[Part of a data file]
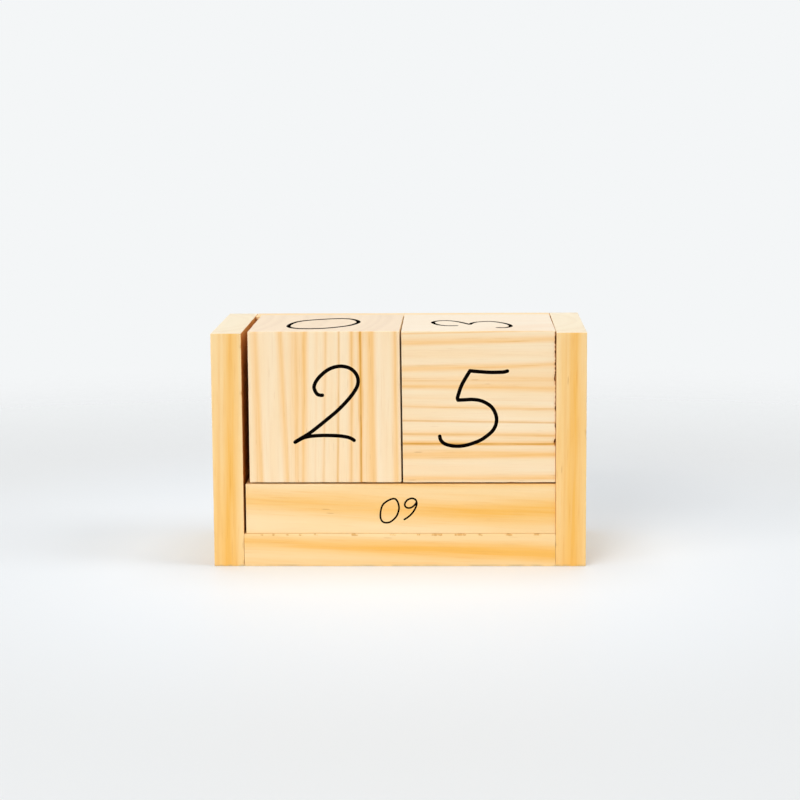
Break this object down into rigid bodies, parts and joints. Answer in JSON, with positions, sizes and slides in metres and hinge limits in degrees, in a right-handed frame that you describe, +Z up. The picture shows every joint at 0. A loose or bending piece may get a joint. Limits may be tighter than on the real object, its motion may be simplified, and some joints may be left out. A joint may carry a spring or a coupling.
{
  "type": "cube desk calendar",
  "caption": "Perpetual desk calendar: a dowelled pine holder with loose month bars side by side and loose number cubes resting on them.",
  "frame": {"origin": "on the table, under the middle of the holder", "axes": "+X to the right along the width, +Y from the front to the back board, +Z up"},
  "size_m": [0.1222, 0.0604, 0.0778],
  "materials": {
    "side_pine": "sanded, unvarnished",
    "base_pine": "sanded, unvarnished",
    "back_pine": "sanded, unvarnished",
    "bar_pine": "sanded, unvarnished",
    "cube_pine": "sanded, unvarnished",
    "dowel_beech": "fluted, plain",
    "number_ink": "matt black print"
  },
  "bodies": {
    "holder": {"left_side_board": "side_pine", "right_side_board": "side_pine", "base_board": "base_pine", "back_board": "back_pine", "left_base_front_dowel": "dowel_beech", "left_base_rear_dowel": "dowel_beech", "left_back_lower_dowel": "dowel_beech", "left_back_upper_dowel": "dowel_beech", "right_base_front_dowel": "dowel_beech", "right_base_rear_dowel": "dowel_beech", "right_back_lower_dowel": "dowel_beech", "right_back_upper_dowel": "dowel_beech"},
    "rear_bar": {"rear_month_bar": "bar_pine"},
    "middle_bar": {"middle_month_bar": "bar_pine"},
    "front_bar": {"front_month_bar": "bar_pine"},
    "left_cube": {"left_number_cube": "cube_pine"},
    "right_cube": {"right_number_cube": "cube_pine"}
  },
  "joints": [
    {"name": "left_cube_lift", "type": "slide", "parent": "holder", "child": "left_cube", "axis": [0, 0, 1], "range_m": [0, 0.055]},
    {"name": "right_cube_lift", "type": "slide", "parent": "holder", "child": "right_cube", "axis": [0, 0, 1], "range_m": [0, 0.055]},
    {"name": "rear_bar_slide", "type": "slide", "parent": "holder", "child": "rear_bar", "axis": [0, -1, 0], "range_m": [0, 0.0515]},
    {"name": "middle_bar_slide", "type": "slide", "parent": "rear_bar", "child": "middle_bar", "axis": [0, -1, 0], "range_m": [0, 0.0345]},
    {"name": "front_bar_slide", "type": "slide", "parent": "middle_bar", "child": "front_bar", "axis": [0, -1, 0], "range_m": [0, 0.0175]}
  ]
}
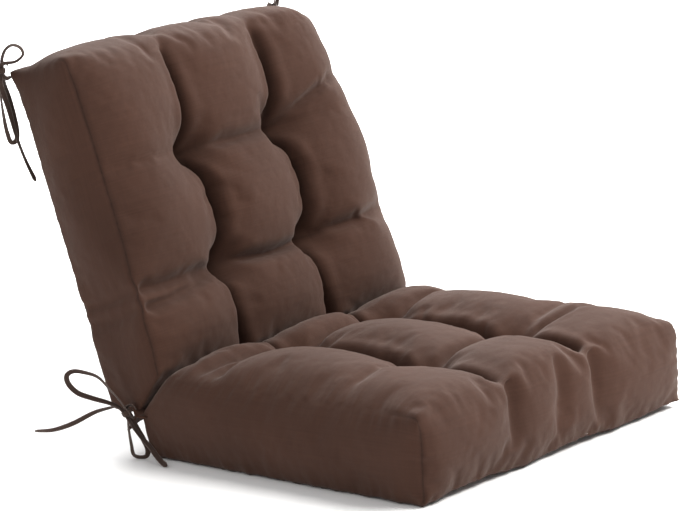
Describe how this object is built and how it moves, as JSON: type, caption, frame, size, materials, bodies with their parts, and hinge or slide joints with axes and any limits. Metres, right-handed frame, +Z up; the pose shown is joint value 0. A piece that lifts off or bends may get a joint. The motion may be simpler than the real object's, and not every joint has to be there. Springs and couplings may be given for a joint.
{
  "type": "chair seat pad",
  "caption": "Tufted seat and back chair cushion with boxed sides, sewn fold and string ties at the fold and the top corners.",
  "frame": {"origin": "under the middle of the two pads' box (without the ties), on the surface the seat lies on", "axes": "+Z up; X runs across the cushion along the fold; the seat's front edge faces -Y and the back leans towards +Y"},
  "size_m": [0.6984, 0.6846, 0.5326],
  "materials": {
    "cover": "plain dark brown woven polyester, matt",
    "tie": "folded and stitched strip of the cover fabric",
    "thread": "dark brown stitched thread",
    "fill": "white polyester fibre wadding"
  },
  "bodies": {
    "seat": {"seat_top_panel": "cover", "seat_bottom_panel": "cover", "seat_left_band": "cover", "seat_right_band": "cover", "seat_fill": "fill", "seat_tuft_rear_left": "thread", "seat_tuft_rear_right": "thread", "seat_tuft_front_left": "thread", "seat_tuft_front_right": "thread", "hinge_web": "cover", "tie_fold_left_strand_a": "tie", "tie_fold_left_strand_b": "tie", "tie_fold_left_knot": "tie", "tie_fold_right_strand_a": "tie", "tie_fold_right_strand_b": "tie", "tie_fold_right_knot": "tie"},
    "back": {"back_front_panel": "cover", "back_rear_panel": "cover", "back_left_band": "cover", "back_right_band": "cover", "back_fill": "fill", "back_tuft_lower_left": "thread", "back_tuft_lower_right": "thread", "back_tuft_upper_left": "thread", "back_tuft_upper_right": "thread", "tie_top_left_strand_a": "tie", "tie_top_left_strand_b": "tie", "tie_top_left_knot": "tie", "tie_top_right_strand_a": "tie", "tie_top_right_strand_b": "tie", "tie_top_right_knot": "tie"}
  },
  "joints": [
    {"name": "fold", "type": "hinge", "parent": "seat", "child": "back", "pos_m": [0, 0.1406, 0.055], "axis": [1, 0, 0], "range_deg": [-72, 18]}
  ]
}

Problem statement> Without changing a word, restate the whole listing.

Task output>
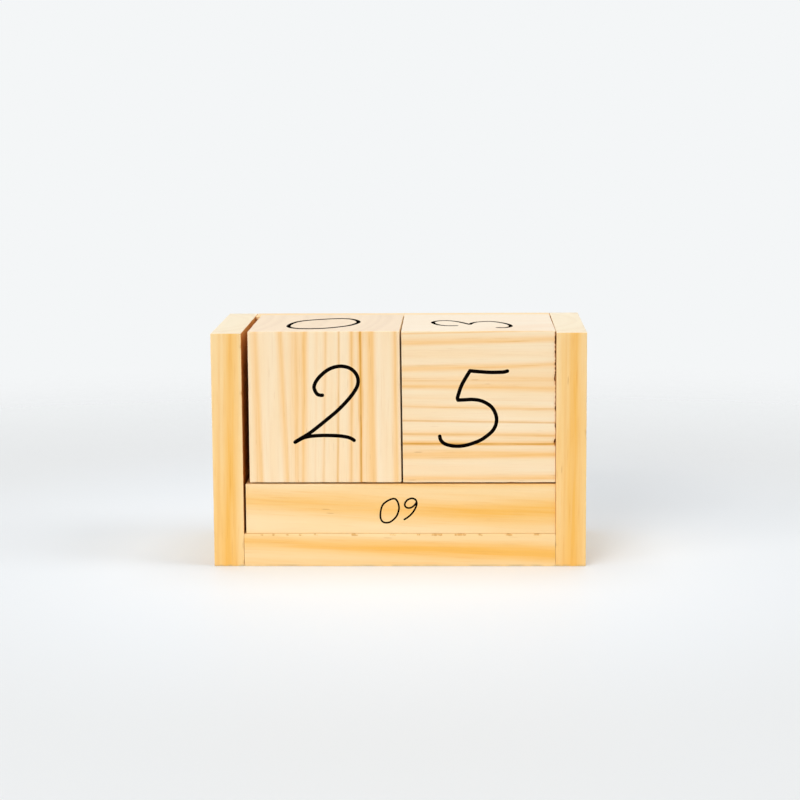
Break this object down into rigid bodies, parts and joints. Answer in JSON, with positions, sizes and slides in metres and hinge limits in degrees, in a right-handed frame that you describe, +Z up. The picture shows every joint at 0. A loose or bending piece may get a joint. Limits may be tighter than on the real object, its motion may be simplified, and some joints may be left out. A joint may carry a spring or a coupling.
{
  "type": "cube desk calendar",
  "caption": "Perpetual desk calendar: a dowelled pine holder with loose month bars side by side and loose number cubes resting on them.",
  "frame": {"origin": "on the table, under the middle of the holder", "axes": "+X to the right along the width, +Y from the front to the back board, +Z up"},
  "size_m": [0.1222, 0.0604, 0.0778],
  "materials": {
    "side_pine": "sanded, unvarnished",
    "base_pine": "sanded, unvarnished",
    "back_pine": "sanded, unvarnished",
    "bar_pine": "sanded, unvarnished",
    "cube_pine": "sanded, unvarnished",
    "dowel_beech": "fluted, plain",
    "number_ink": "matt black print"
  },
  "bodies": {
    "holder": {"left_side_board": "side_pine", "right_side_board": "side_pine", "base_board": "base_pine", "back_board": "back_pine", "left_base_front_dowel": "dowel_beech", "left_base_rear_dowel": "dowel_beech", "left_back_lower_dowel": "dowel_beech", "left_back_upper_dowel": "dowel_beech", "right_base_front_dowel": "dowel_beech", "right_base_rear_dowel": "dowel_beech", "right_back_lower_dowel": "dowel_beech", "right_back_upper_dowel": "dowel_beech"},
    "rear_bar": {"rear_month_bar": "bar_pine"},
    "middle_bar": {"middle_month_bar": "bar_pine"},
    "front_bar": {"front_month_bar": "bar_pine"},
    "left_cube": {"left_number_cube": "cube_pine"},
    "right_cube": {"right_number_cube": "cube_pine"}
  },
  "joints": [
    {"name": "left_cube_lift", "type": "slide", "parent": "holder", "child": "left_cube", "axis": [0, 0, 1], "range_m": [0, 0.055]},
    {"name": "right_cube_lift", "type": "slide", "parent": "holder", "child": "right_cube", "axis": [0, 0, 1], "range_m": [0, 0.055]},
    {"name": "rear_bar_slide", "type": "slide", "parent": "holder", "child": "rear_bar", "axis": [0, -1, 0], "range_m": [0, 0.0515]},
    {"name": "middle_bar_slide", "type": "slide", "parent": "rear_bar", "child": "middle_bar", "axis": [0, -1, 0], "range_m": [0, 0.0345]},
    {"name": "front_bar_slide", "type": "slide", "parent": "middle_bar", "child": "front_bar", "axis": [0, -1, 0], "range_m": [0, 0.0175]}
  ]
}
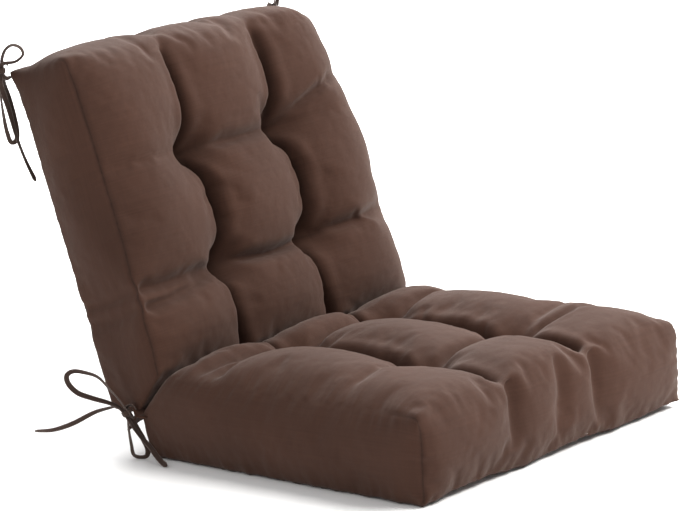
Describe how this object is built and how it moves, as JSON: type, caption, frame, size, materials, bodies with their parts, and hinge or slide joints with axes and any limits. Metres, right-handed frame, +Z up; the pose shown is joint value 0. A piece that lifts off or bends may get a joint. The motion may be simpler than the real object's, and not every joint has to be there. Springs and couplings may be given for a joint.
{
  "type": "chair seat pad",
  "caption": "Tufted seat and back chair cushion with boxed sides, sewn fold and string ties at the fold and the top corners.",
  "frame": {"origin": "under the middle of the two pads' box (without the ties), on the surface the seat lies on", "axes": "+Z up; X runs across the cushion along the fold; the seat's front edge faces -Y and the back leans towards +Y"},
  "size_m": [0.6984, 0.6846, 0.5326],
  "materials": {
    "cover": "plain dark brown woven polyester, matt",
    "tie": "folded and stitched strip of the cover fabric",
    "thread": "dark brown stitched thread",
    "fill": "white polyester fibre wadding"
  },
  "bodies": {
    "seat": {"seat_top_panel": "cover", "seat_bottom_panel": "cover", "seat_left_band": "cover", "seat_right_band": "cover", "seat_fill": "fill", "seat_tuft_rear_left": "thread", "seat_tuft_rear_right": "thread", "seat_tuft_front_left": "thread", "seat_tuft_front_right": "thread", "hinge_web": "cover", "tie_fold_left_strand_a": "tie", "tie_fold_left_strand_b": "tie", "tie_fold_left_knot": "tie", "tie_fold_right_strand_a": "tie", "tie_fold_right_strand_b": "tie", "tie_fold_right_knot": "tie"},
    "back": {"back_front_panel": "cover", "back_rear_panel": "cover", "back_left_band": "cover", "back_right_band": "cover", "back_fill": "fill", "back_tuft_lower_left": "thread", "back_tuft_lower_right": "thread", "back_tuft_upper_left": "thread", "back_tuft_upper_right": "thread", "tie_top_left_strand_a": "tie", "tie_top_left_strand_b": "tie", "tie_top_left_knot": "tie", "tie_top_right_strand_a": "tie", "tie_top_right_strand_b": "tie", "tie_top_right_knot": "tie"}
  },
  "joints": [
    {"name": "fold", "type": "hinge", "parent": "seat", "child": "back", "pos_m": [0, 0.1406, 0.055], "axis": [1, 0, 0], "range_deg": [-72, 18]}
  ]
}